Amedî ayrıca, “Türkiye’nin, Irak ve Kürdistan Bölgesi’nden PKK konusundaki taleplerini İran’a da yapması gerektiği” realitesine dikkat çekerek şunları söylüyor:

“Şüphesiz ki İran’ın, PKK üzerinde çok etkisi var. Şimdi soralım, “Türkiye, Irak ve Kürdistan Bölgesi’ne PKK için ilettiği taleplerini İran’a da iletebilir mi?”

“Türkiye, PKK kartını bir baskı aracı olarak kullanıyor”

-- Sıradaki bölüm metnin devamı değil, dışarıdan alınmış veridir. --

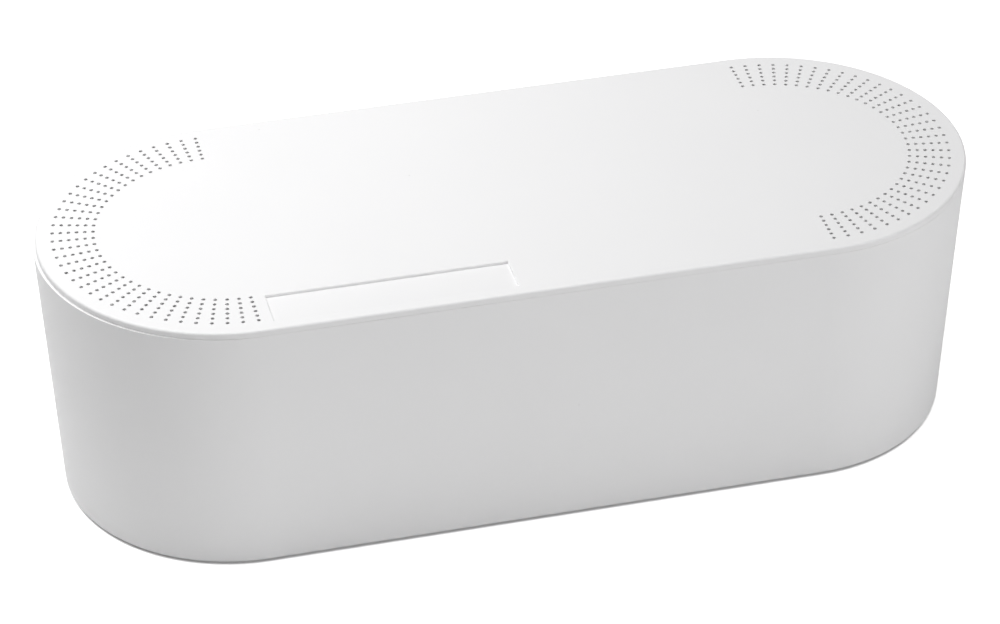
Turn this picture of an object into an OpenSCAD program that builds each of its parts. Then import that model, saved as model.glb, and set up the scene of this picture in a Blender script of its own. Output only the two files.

Rojhat Amedî, Hakan Fidan’ın ziyareti ve Erdoğan’ın Irak ile Kürdistan Bölgesi’nin ziyaretinin altyapısının hazırlanmasına ilişkin de konuşarak şunları söyledi:

“Recep Tayyip Erdoğan, uzun zamandır Irak’ı ziyaret etmek istiyor. Aynı şekilde Kürdistan Bölgesi’ni de ziyaret etmek istiyor.

Bu ziyaretten önce bazı problemlerin çözümü için şu an altyapı hazırlanıyor.

Bunun için de PKK kartını Irak ve Kürdistan Bölgesi’ne bir baskı aracı olarak kullanıyorlar.

Mesela, su konusu ve Ovakoy’den Bağdat’a uzanan kalkınma koridorunu oluşturulması gibi konular da var. Bu konular hepsi Türkiye’nin gündeminde olan şeyler.